Stocks Robust Around the World
In the first quarter of 2019, U.S. stocks surged to their best quarterly returns since 2009. As is often the case with markets, the sharp gains came from a rebound following a vertiginous drop in the recent past. The S&P 500 Index rose 13% in the quarter and all eleven S&P economic sectors registered gains, demonstrating the breadth of the rally. Overseas, stocks posted nice gains as well. Europe (Stoxx Europe 600) was up around 12% and China (Shanghai Composite) rocketed 24%. The Dow Jones Global Dow (ex-U.S.) was up nearly 10%.
Economic Data Looking Weaker
The strong performance in global equity markets comes in the face of weakening economic data both in the U.S and in most international markets. The Federal Reserve recently lowered its economic growth projection for 2019 from the 2.3% GDP growth it was expecting at the beginning of the year to 2.1% growth for the balance of 2019. The Fed also suggested it had no plan to raise interest rates in 2019.
Last week, the International Monetary Fund (IMF) also reduced its global economic growth outlook to a gain of just 3.3% from the previous figure of 3.5%. Should the 3.3% forecast prove accurate, 2019 would tie 2016 for the lowest rate of global growth in the last decade. Europe, already suffering from Brexit fears, is already quite weak while Asia, hurt by trade uncertainties, is also slowing.
Earnings Likely to Decline Modestly
U.S. corporations have begun to report their first quarter financial results. Because the new tax laws came into effect in the first quarter of 2018, this quarter will be the first one in a year that will have similar tax impacts as the prior-year quarter. While the corporate tax cuts turbo-charged corporate profit growth for the last four quarters, this tax effect will no longer provide a tailwind for reported earnings growth. Analysts are broadly expecting U.S. corporate profits to decline by around 4% in the first quarter and then by about half a percent in the June quarter. Investors seem unperturbed by the dimming profit outlook, however, and have pushed the S&P 500 Index to within a whisker of the all-time highs it reached in September 2018.
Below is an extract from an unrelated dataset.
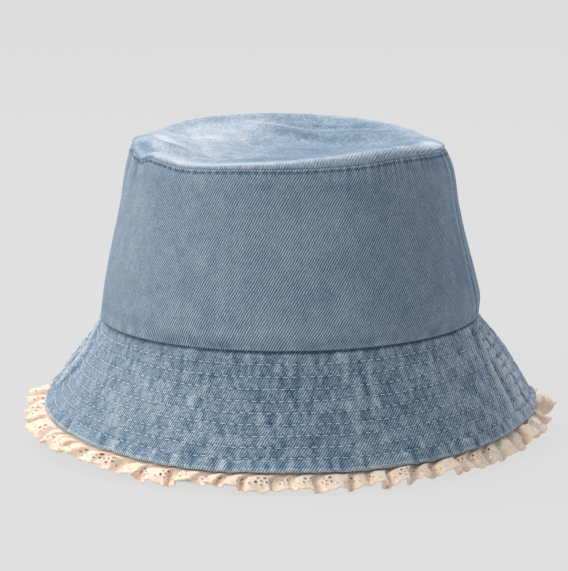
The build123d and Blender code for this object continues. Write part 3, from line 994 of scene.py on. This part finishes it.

Investors Hoping for Goldilocks Scenario
With markets having done well lately and with economic data beginning to weaken, investors appear to be anticipating a Goldilocks scenario. For the balance of 2019, they seem to expect a situation in which growth is not so hot as to compel the Fed to get back in the rate-hiking game, but also not so slow that it hurts corporate earnings unduly. Since November, the interest rate on the 10-year U.S. Treasury note has declined from 3.23% to 2.6% today. This is a very large move down and is indicative of how much investor attitudes have shifted over recent months from fearing Fed rate hikes amid strong growth to now being more concerned about a potential economic downturn.
China News Should be Coming Soon
The primary near-term wild card for global markets is the China trade negotiation. As constructive news on the talks is occasionally dribbled out, investors seem to be increasingly convinced that some sort of deal is at hand. If this is indeed the case, markets (in my estimation) are probably unlikely to react much if a deal is sealed. However, they will likely react negatively to a collapse of talks or a long delay.